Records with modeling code
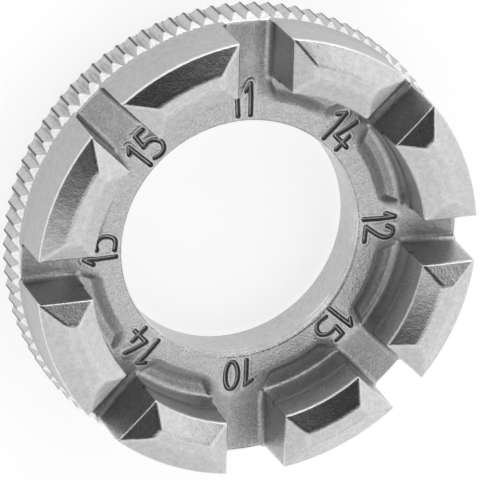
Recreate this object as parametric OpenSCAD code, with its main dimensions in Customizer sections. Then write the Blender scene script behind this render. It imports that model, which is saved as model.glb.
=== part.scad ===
// Round spoke wrench: a cast ring with eight nipple slots of six gauges.
// The back face lies on z = 0, the bore runs along z and the jaws point up.
// Slot 11 lies on +y and the slots follow clockwise, seen from the jaws.

/* [Ring] */
// Diameter of the bore
bore_d = 20; // [15:0.1:26]
// Width of the numbered land round the bore
land_w = 2.1; // [1.2:0.05:3]
// Width of the channel between the land and the jaws
channel_w = 1.9; // [1:0.05:3]
// Width of a jaw from its inner wall to its outer wall
jaw_w = 4.5; // [3.6:0.05:8]
// Radius of the rounded outer edge of the land
land_round_r = 0.5; // [0.1:0.05:0.55]
// Height of the land above the inner end of the slot floors
land_step_h = 0.55; // [0.5:0.05:1.2]
// Width of the bore's front chamfer, across the face
bore_bevel_w = 0.2; // [0.1:0.05:0.8]
// Height of the bore's front chamfer
bore_bevel_h = 0.6; // [0.2:0.05:1.2]
// Size of the chamfer on the back edge of the bore
back_bevel = 0.3; // [0.1:0.05:0.5]

/* [Heights] */
// Height of the land and of the outer ends of the slot floors
floor_z = 4.45; // [4.2:0.05:8]
// Height of the jaw walls above the land
wall_h = 4.8; // [3.4:0.1:7]
// Height of the hip roof above the jaw walls
roof_h = 1; // [0.3:0.05:1.6]

/* [Grip] */
// Number of grip teeth
tooth_count = 100; // [80:1:120]
// Angle from slot 11 to the first tooth
first_tooth_angle = 1.4; // [0:0.1:3.6]
// How far the tooth tips stand out past the jaw walls
tooth_out = 0.55; // [0.45:0.01:0.9]
// Depth of a grip tooth
tooth_depth = 0.44; // [0.1:0.01:0.5]
// Length of the tooth tips
tip_len = 2.5; // [1:0.05:2.75]
// Height of the sloped front ends of the teeth
front_slope_h = 0.65; // [0.4:0.05:0.8]
// Height of the sloped back ends of the teeth
back_slope_h = 0.55; // [0.4:0.05:0.8]
// Size of the chamfer on the rim's back edge
rim_bevel = 0.45; // [0.2:0.05:0.6]
// Radial thickness of the rim under the teeth
rim_t = 0.9; // [0.5:0.05:1.2]

/* [Slots] */
// Mouth of the slot for 10 gauge
slot_10_w = 4.9; // [4.3:0.05:5.6]
// Mouth of the slot for 11 gauge
slot_11_w = 4.4; // [4:0.05:5]
// Mouth of the slot for 12 gauge
slot_12_w = 3.8; // [3.4:0.05:4.6]
// Mouth of the slot for 13 gauge
slot_13_w = 3.55; // [3.2:0.05:4.2]
// Mouths of the two slots for 14 gauge
slot_14_w = 3.45; // [3:0.05:4]
// Mouths of the two slots for 15 gauge
slot_15_w = 3.3; // [2.8:0.05:3.8]
// How much narrower each slot wall stands at the floor than at the mouth
slot_draft_w = 0.1; // [0.02:0.01:0.25]
// Radius of the fillets along the slot floors
slot_fillet_r = 0.55; // [0.2:0.05:0.75]
// Number of narrow flats that make up each fillet
fillet_flats = 4; // [2:1:6]

/* [Jaws] */
// Run of the roof slopes on the outer side of a jaw
outer_run = 1.75; // [1:0.05:2.4]
// Run of the roof slopes on the inner side of a jaw
inner_run = 1.7; // [1:0.05:2.4]
// Run of the roof slopes at the slot ends of a jaw
end_run = 1.65; // [0.8:0.05:2.4]
// How much lower the end slopes start than the slopes on the sides
end_drop = 0.06; // [0.04:0.01:0.3]
// Height of the jaw feet, which belong to the floor ring
foot_h = 0.85; // [0.85:0.05:1.4]
// Height above the land at which the inner wall of a jaw steps out
band_h = 1.95; // [1.25:0.05:2.6]
// How far the wall below that step stands out
band_out = 0.15; // [0.05:0.01:0.3]
// Radius of the fillet along the foot of the inner wall
foot_fillet_r = 0.5; // [0.2:0.05:0.6]

/* [Hidden] */
$fn = 128;

// Mouths in clockwise order: 11, 14, 12, 15, 10, 14, 13, 15
slot_mouths = [slot_11_w, slot_14_w, slot_12_w, slot_15_w,
               slot_10_w, slot_14_w, slot_13_w, slot_15_w];
slot_step = 360 / len(slot_mouths);

// Radii
bore_r = bore_d / 2;
land_r = bore_r + land_w;
jaw_in_r = land_r + channel_w;
jaw_out_r = jaw_in_r + jaw_w;
tip_r = jaw_out_r + tooth_out;
root_r = tip_r - tooth_depth;
rim_in_r = jaw_out_r - rim_t;
band_r = jaw_in_r - band_out;

// Heights
foot_top_z = floor_z + foot_h;
band_top_z = floor_z + band_h;
band_wall_z = band_top_z - band_out;
edge_z = floor_z + wall_h;
top_z = edge_z + roof_h;
front_slope_z = floor_z - front_slope_h;
back_slope_z = front_slope_z - tip_len;
plain_z = back_slope_z - back_slope_h;

// The slot floors slope down from the rim to the land
floor_angle = atan(land_step_h / (jaw_out_r - land_r));
function floor_at(r) = floor_z - (jaw_out_r - r) * tan(floor_angle);
// Height of the slot mouths above the land
mouth_h = wall_h - end_drop;
// Angle by which the slot walls lean outwards
draft_angle = atan(slot_draft_w / mouth_h);
// Overrun of the cuts past the faces that they open
cut_over = back_bevel;

metal = [0.78, 0.78, 0.79];
metal_dark = [0.66, 0.66, 0.68];
metal_light = [0.86, 0.86, 0.87];

// Stands a profile, drawn across a slot, along slot number i
module along_slot(i, from_r, to_r) {
    rotate([0, 0, -i * slot_step])
        translate([0, to_r, floor_z])
            rotate([90, 0, 0])
                linear_extrude(height = to_r - from_r)
                    children();
}

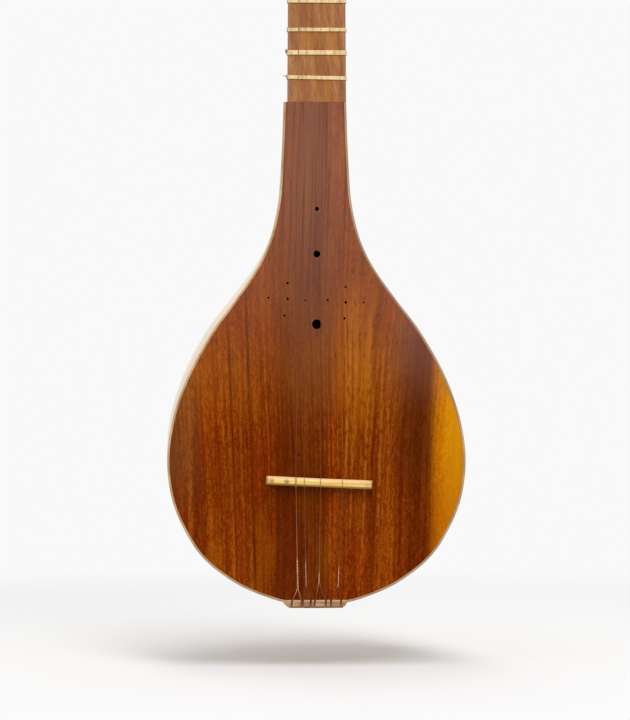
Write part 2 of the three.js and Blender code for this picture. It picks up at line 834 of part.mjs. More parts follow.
function stringSolid(string) {
  const radius = radiusOf(string);
  const { left, right } = toothOf(string);
  const middle = (left + right) / 2;
  const splitHeight = string.loopShare * bridgePlace;
  const loopFront = boardFront - jointGap - radius;
  const edgeZ = tailBarHeight;
  const bridgeTop = new THREE.Vector3(
    stringBridgeX(string),
    boardFront - stringHeightAtBridge,
    bridgePlace - (stringBridgeX(string) - bridgeOffset) * Math.tan(bridgeSkew),
  );
  const between = (z) => {
    const share = (z - edgeZ) / (bridgeTop.z - edgeZ);
    const sideShare = (z - splitHeight) / (bridgeTop.z - splitHeight);
    return new THREE.Vector3(
      THREE.MathUtils.lerp(middle, bridgeTop.x, sideShare),
      THREE.MathUtils.lerp(loopFront, bridgeTop.y, share),
      z,
    );
  };
  const split = between(splitHeight);
  const twistTop = between(string.twistShare * bridgePlace);
  const nutTop = new THREE.Vector3(stringNutX(string), boardFront - stringHeightAtNut, nutZ);
  const route = [split, bridgeTop, nutTop];
  if (string.peg === 'side') {
    const clear = jointGap + radius;
    route.push(new THREE.Vector3(
      headChamfer - neckHalfWidthAtNut - clear / 2,
      headFront - clear,
      nutZ + edgeShare * string.pegShare * headLength,
    ));
  }
  route.push(stringEnd(string, route[route.length - 1]));
  const legTop = split.clone().lerp(twistTop, 0.5);
  const low = recessHeight - jointGap - radius;
  const loop = [
    legTop,
    split,
    new THREE.Vector3(left, loopFront, edgeZ),
    new THREE.Vector3(left, loopFront, low),
    new THREE.Vector3(right, loopFront, low),
    new THREE.Vector3(right, loopFront, edgeZ),
  ];
  const otherLeg = [loop[5], split, legTop];
  return unite(
    wire(route, radius, stringSides),
    wire([split, twistTop], string.diameter, stringSides),
    wire(loop, radius, stringSides),
    wire(otherLeg, radius, stringSides),
  );
}
for (const string of strings) {
  addMesh(`string_${string.name}`, stringSolid(string), finishes[string.finish]);
}

// Frets: each thread runs straight across the front and steps on by a turn's pitch round the back
function offsetRing(ring, distance) {
  return ring.map((point, i) => {
    const before = ring[(i + ring.length - 1) % ring.length];
    const after = ring[(i + 1) % ring.length];
    const normals = [[before, point], [point, after]].map(([a, b]) =>
      new THREE.Vector3(a.y - b.y, b.x - a.x, 0).normalize());
    const sum = normals[0].clone().add(normals[1]);
    return point.clone().addScaledVector(sum, distance / (1 + normals[0].dot(normals[1])));
  });
}

const fretPitch = fretThread + fretTurnGap;

function fretRoute(z) {
  const ring = offsetRing(neckRing(z), jointGap + fretThread / 2);
  const bottom = z - fretTurns / 2 * fretPitch + fretPitch / 2;
  const route = [];
  for (let turn = 0; turn < fretTurns; turn++) {
    const height = bottom + turn * fretPitch;
    route.push(ring[0].clone().setZ(height));
    for (let k = neckArcSteps; k > 0; k--) {
      const share = (neckArcSteps - k) / neckArcSteps;
      route.push(ring[k].clone().setZ(height + share * fretPitch));
    }
  }
  const last = route[route.length - 1];
  route.push(last.clone().setX(last.x - fretTailLength));
  return route;
}

fretCents.forEach((cents, i) => {
  const z = nutZ - stringLength * (1 - 2 ** (-cents / 1200));
  const route = fretRoute(z);
  least = Math.min(least, leastGap(route, fretThread, neckArcSteps + 1));
  addMesh(`fret_${i + 1}`, wire(route, fretThread / 2, threadSides), finishes.gut);
});

console.log(`least gap of a winding to itself: ${least.toFixed(2)} mm`);

export default setar;
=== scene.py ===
from math import acos, atan2, cos, hypot, pi, radians, sin, tan

import bmesh
import bpy
import numpy as np
from mathutils import Matrix, Vector


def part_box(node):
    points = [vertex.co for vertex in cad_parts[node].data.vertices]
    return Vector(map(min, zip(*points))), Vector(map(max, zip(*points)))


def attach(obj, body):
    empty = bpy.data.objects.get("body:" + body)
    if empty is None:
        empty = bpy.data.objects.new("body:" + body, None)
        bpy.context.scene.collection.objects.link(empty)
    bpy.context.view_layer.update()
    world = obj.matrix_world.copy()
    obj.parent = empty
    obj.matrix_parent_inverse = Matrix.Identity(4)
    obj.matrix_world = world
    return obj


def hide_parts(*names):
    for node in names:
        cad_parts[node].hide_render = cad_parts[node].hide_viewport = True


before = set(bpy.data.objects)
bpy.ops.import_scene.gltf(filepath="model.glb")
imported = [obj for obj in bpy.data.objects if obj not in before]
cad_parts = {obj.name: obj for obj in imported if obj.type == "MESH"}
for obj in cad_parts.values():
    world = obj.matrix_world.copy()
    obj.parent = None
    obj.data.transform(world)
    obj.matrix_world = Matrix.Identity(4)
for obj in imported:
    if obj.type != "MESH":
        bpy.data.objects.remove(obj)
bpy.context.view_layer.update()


# Bowl
# Nine staves of pale mulberry, bent over a mould, tapered to both ends and glued edge to edge.
# The outside is scraped to one smooth pear and lacquered to a gloss.
mm = 0.001
collection = bpy.context.scene.collection
stave_count = 9
stave_thickness = 3 * mm
stave_joint = 0.06 * mm
stave_ease = 0.25 * mm
stave_stations = 180
stave_lines = 13
sharp_angle = radians(28)
eased_angle = radians(50)
bowl_half_width = 80 * mm
bowl_depth = 127 * mm
bowl_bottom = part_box("stave_5")[0].z
bowl_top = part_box("stave_5")[1].z
rim_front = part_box("stave_1")[0].y

# The pins of the mould from the tail to the neck: height, half width, depth and how far the
# sides swell past the rim, as shares of the bowl's length, half width, depth and half width
bowl_shares = [
    (0, 0.195, 0.12, 0),
    (0.0052, 0.267, 0.19, 0),
    (0.025, 0.446, 0.37, 0),
    (0.0451, 0.572, 0.505, 0),
    (0.085, 0.743, 0.68, 0),
    (0.125, 0.846, 0.79, 0),
    (0.205, 0.966, 0.928, 0.01),
    (0.285, 1, 0.992, 0.03),
    (0.358, 0.97, 1, 0.095),
    (0.444, 0.875, 0.955, 0.14),
    (0.544, 0.69, 0.845, 0.19),
    (0.604, 0.541, 0.742, 0.195),
    (0.664, 0.401, 0.618, 0.175),
    (0.704, 0.33, 0.53, 0.12),
    (0.743, 0.284, 0.448, 0.06),
    (0.803, 0.243, 0.34, 0.05),
    (0.903, 0.22, 0.228, 0.05),
    (1, 0.209, 0.172, 0.05),
]
bowl_pins = [
    (width * bowl_half_width, depth * bowl_depth, bowl_bottom + height * (bowl_top - bowl_bottom))
    for height, width, depth, swell in bowl_shares
]
swell_pins = [(row[3],) for row in bowl_shares]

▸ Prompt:
Transcribe the records above exactly, beginning at the line that contains "fretCents.forEach((cents, i) =>" and ending with the line that contains "cad_parts[node].hide_render = cad_parts[node].hide_viewport", both included, and nothing else.

▸ Complete output:
fretCents.forEach((cents, i) => {
  const z = nutZ - stringLength * (1 - 2 ** (-cents / 1200));
  const route = fretRoute(z);
  least = Math.min(least, leastGap(route, fretThread, neckArcSteps + 1));
  addMesh(`fret_${i + 1}`, wire(route, fretThread / 2, threadSides), finishes.gut);
});

console.log(`least gap of a winding to itself: ${least.toFixed(2)} mm`);

export default setar;
=== scene.py ===
from math import acos, atan2, cos, hypot, pi, radians, sin, tan

import bmesh
import bpy
import numpy as np
from mathutils import Matrix, Vector


def part_box(node):
    points = [vertex.co for vertex in cad_parts[node].data.vertices]
    return Vector(map(min, zip(*points))), Vector(map(max, zip(*points)))


def attach(obj, body):
    empty = bpy.data.objects.get("body:" + body)
    if empty is None:
        empty = bpy.data.objects.new("body:" + body, None)
        bpy.context.scene.collection.objects.link(empty)
    bpy.context.view_layer.update()
    world = obj.matrix_world.copy()
    obj.parent = empty
    obj.matrix_parent_inverse = Matrix.Identity(4)
    obj.matrix_world = world
    return obj


def hide_parts(*names):
    for node in names:
        cad_parts[node].hide_render = cad_parts[node].hide_viewport = True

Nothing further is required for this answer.